Still, futures in and of themselves are not risky when used appropriately, such as for hedging, he says.
It's a bit like the saying guns don't kill people; people kill people.
But with a gun, at least the average person has some inkling what end of the weapon to hold when pulling the trigger, whereas with trading futures that isn't always so clear.
Correction from last week's article on income funds: A local investment adviser pointed out that fee-for-service advisers do not receive a fee from the mutual fund company when selling F-class funds. The article erroneously stated that they did.
Funds full of stuff
Exchange traded funds (ETFs) are basically low-fee mutual funds traded on stock exchanges. Many are index funds that emulate the price movement of an underlying index. A growing number of ETFs are based on commodities indices, such as gold, oil and silver. For instance, the Claymore Natural Gas Commodity ETF follows NGX Canadian Natural Gas Index. Finance professor Arvind Jain says ETFs are a low-cost, lower-risk alternative to investing in futures markets for investors, especially those with small investment accounts. "If you are wrong, you will lose a little bit of money, but you are not leveraged as much as you would be with a futures contract."
The golden exception to the rule
Unlike with many other commodities, investors have choices in how they can buy gold. They can own it through an ETF, a mutual fund, a futures contract, or they can go to their local financial institution or coin dealer to own physical gold. In some cases, the financial institution will hold the gold for investors, providing them with a certificate. But for investors wanting gold to have and to hold, they can do that, too, Jain says. "You can go to the bank and buy 10 ounces of gold and have it to keep you warm at night."
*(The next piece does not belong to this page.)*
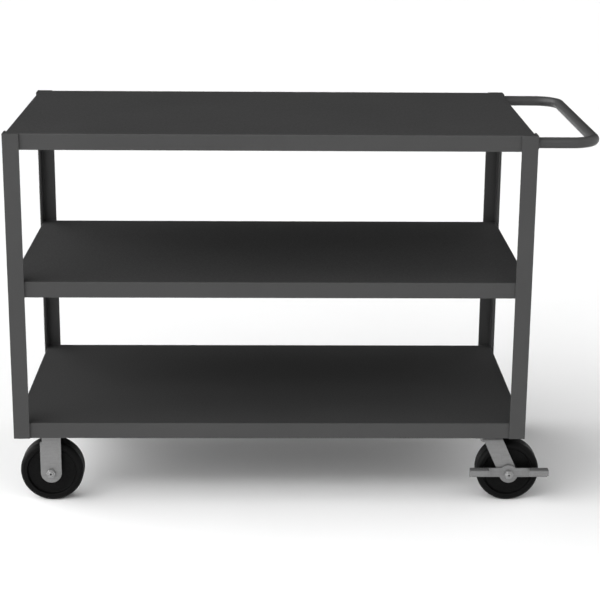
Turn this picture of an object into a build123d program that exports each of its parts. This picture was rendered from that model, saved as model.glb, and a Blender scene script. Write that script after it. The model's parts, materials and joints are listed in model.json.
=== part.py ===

Futures... the good derivative
If futures contracts are a little like guns, then their prodigal cousin — over-the-counter (OTC) derivatives — are weapons of mass destruction. In fact, Warren Buffet famously called them WMDs a few years before they torpedoed the world's economy. Futures, however, are the more benign cousin, says commodities researcher Harold Davis. "These are derivatives that have the longest histories and are the most regulated and very visible," he says. "In the current environment and what happened with the meltdown a couple of years ago, there were no serious systematic problems with exchange-traded derivatives." The problem was with custom-made OTC derivative contracts between two private parties that involved losses that were not required to be valued (marked to market) daily like futures contracts traded on exchanges. "Dishonest or frightened traders could try to hide losses and their managers sometimes had very rude surprises," he says.
It's all a zero-sum game until someone loses billions
Because most derivatives are deals between two parties, there is always a winner and a loser. It's a zero-sum game. The losses of the loser are the gains of the winner. So when we think back to the 2008 meltdown, when AIG lost billions selling derivative 'insurance' on subprime mortgages, people on the other side of those deals gained just as much, Davis says. "In the entire discussion of derivatives losses in the 2008 financial meltdown, never once did they disclose who the winners were." The cruel irony is it wasn't really AIG and other losers on these trades paying up, it was the American taxpayer.
Winnipeg's commodity connection
The Winnipeg Commodity Exchange is more than 123 years old. Once located downtown, it is the leading canola futures contract exchange in the world. Now located on Pembina Highway, the exchange was sold in 2007 to Atlanta-based IntercontinentalExchange.